Jan. 30, 2007 — Arcelor Mittal Long Carbon North America has approved several capital investment projects at the company’s Steelton, Pa., plant.

The investment projects centers on the installation of electro-magnetic stirring (EMS) at the bloom caster, which will help to improve the cast steel’s internal properties. The company also plans upgrade to the in-line head-hardening unit that was installed in 1994 for the manufacture of premium rail.

The company says this investment has been designed to meet or exceed the needs of customers for the foreseeable future. It will help to improve the quality of continuous-cast blooms and will enhance the properties of its rail products.

"Steelton produces premium rails that provide the quality and wear resistance necessary for demanding environments and critical track components," said David P. Wirick, the plant's General Manager. "The announced improvements will further enhance our ability to meet customers' needs of today and tomorrow for head-hardened rails with higher hardness at increased depths."

The planned upgrades will be completed in 2007, enabling Steelton to provide the product enhancements for its customers' 2008 rail programs.


The Steelton plant, a former Bethlehem Steel operation located along the Susquehanna River in eastern Pennsylvania, can produce one million tons of steel annually. Products include high-quality rails, specialty ingots, blooms, and bars for the railroad, forging, and machinery markets. The facility employs about 600.

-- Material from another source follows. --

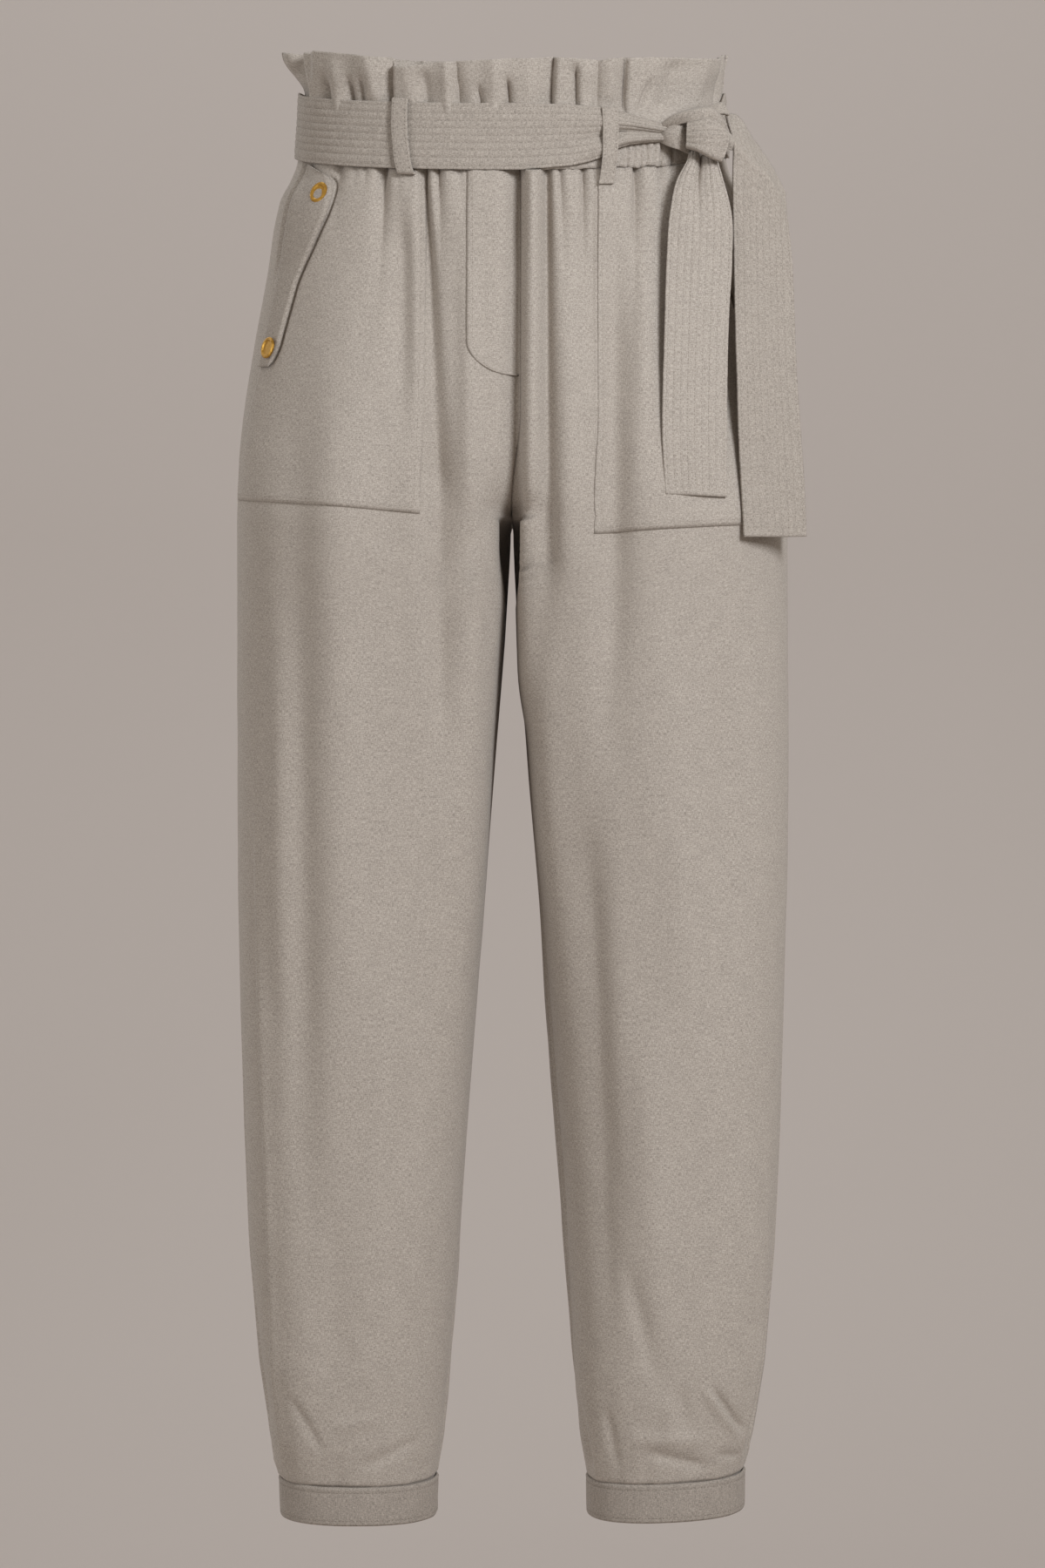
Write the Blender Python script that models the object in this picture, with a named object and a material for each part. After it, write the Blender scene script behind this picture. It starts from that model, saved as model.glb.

Arcelor Mittal is the world's number one steel company, with 330,000 employees in more than 60 countries. Arcelor Mittal leads a number of major global markets, including automotive, construction, household appliances and packaging, with leading R&D and technology, as well as sizeable captive supplies of raw materials and outstanding distribution networks. An industrial presence in 27 European, Asian, African and American countries exposes the company to all the key steel markets, from emerging to mature, positions it will be looking to develop in the high-growth Chinese and Indian markets.